Lectura espiritual
Cuando el hombre se acostumbra a recurrir a Dios en todas las cosas, ya sea para presentarle sus peticiones, ya sea para bendecirlo en la acción de gracias, entra en un estado de oración incesante.
Ha como liberado en él su corazón de oración y el mismo se sorprende de ver que esta oración surge de su interior espontáneamente. El corazón está penetrado de la luz divina del Espíritu.
No se trata de éxtasis ni de elevaciones -esto es para los principiantes- sino que el hombre ve la luz. Hay que entender que el término “visión” es también “calor”.
Alguna cosa parece elevarse de las profundidades del ser, una energía íntima o una fuente de luz radiante de su propio estallido, símbolo que intenta describir una comunión con la Fuente de luz que es Cristo resucitado o el Espíritu Santo.
Como los discípulos de Emaús, el hombre experimenta que su corazón está encendido del fuego del Espíritu. Y este fuego es también una dulzura inefable que impregna de oración incesante: “Haz penetrar la dulzura de tu Espíritu hasta el fondo de nuestro corazón” (Poscomunión de la Misa votiva del Espíritu Santo).
El hombre sabe entonces que no es simplemente un éxtasis sino el deseo de Dios, el deseo del Totalmente-Otro. A medida que Dios nos llena, lo descubrimos más allá. A medida que nos es conocido, lo descubrimos desconocido. Es un conocimiento por desconocimiento.
Es la clave de toda comunicación entre dos seres humanos: cuanto más conozco a mi amigo y más me llena su presencia, más lo descubro desconocido. Uno no puede decir nunca: “Ya lo he clasificado”; esto sería destruirlo.

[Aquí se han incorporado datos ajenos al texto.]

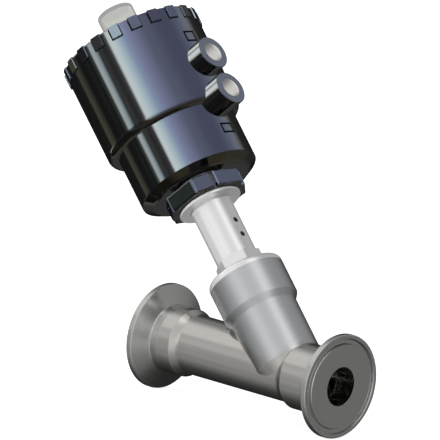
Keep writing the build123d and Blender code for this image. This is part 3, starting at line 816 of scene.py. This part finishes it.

Tal como dice el cardenal Daniélou en su libro sobre san Gregorio de Nisa. “el hombre espiritual se vuelve un universo en expansión”, cada vez más abierto a esta plenitud trinitaria y cada vez más unido a sus hermanos. Y su capacidad de acoger la vida trinitaria se ensancha a las dimensiones de esta luz infinita que se vuelve oscuridad, nube luminosa a causa incluso de su intensidad.
Es en este sentido que hay que revisar nuestra idea del cielo donde Dios será eternamente descubierto y contemplado y nunca se agotará.

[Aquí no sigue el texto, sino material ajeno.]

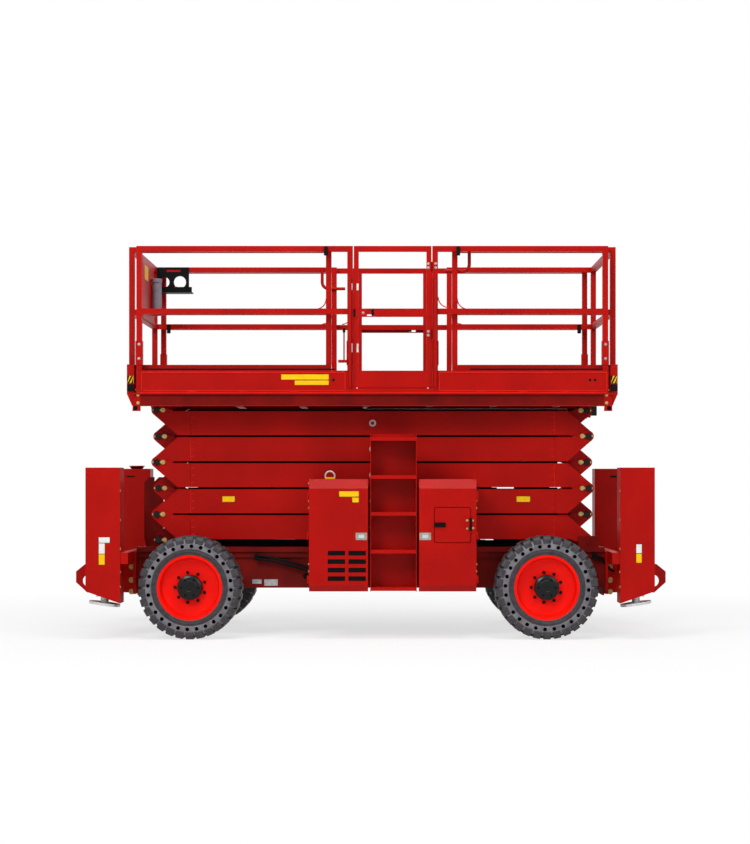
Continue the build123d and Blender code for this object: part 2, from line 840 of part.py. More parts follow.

Todavía hay que precisar que la vida eterna como también el infierno empiezan aquí abajo; es la presencia de Dios en el corazón del cristiano; es una dilatación.
Hay que tener una visión dinámica de la presencia de Dios en nosotros y de la eternidad. A medida que nos llena, tendemos todavía más hacia el objetivo, es el misterio de la comunión.
No es una fusión o, si hay fusión -como dice maestre Eckart-, “es una fusión sin confusión”. Como escribía san Gregorio de Nisa, esta eternidad ya presente es ir de inicio a inicio, pero inicios que no tendrán fin.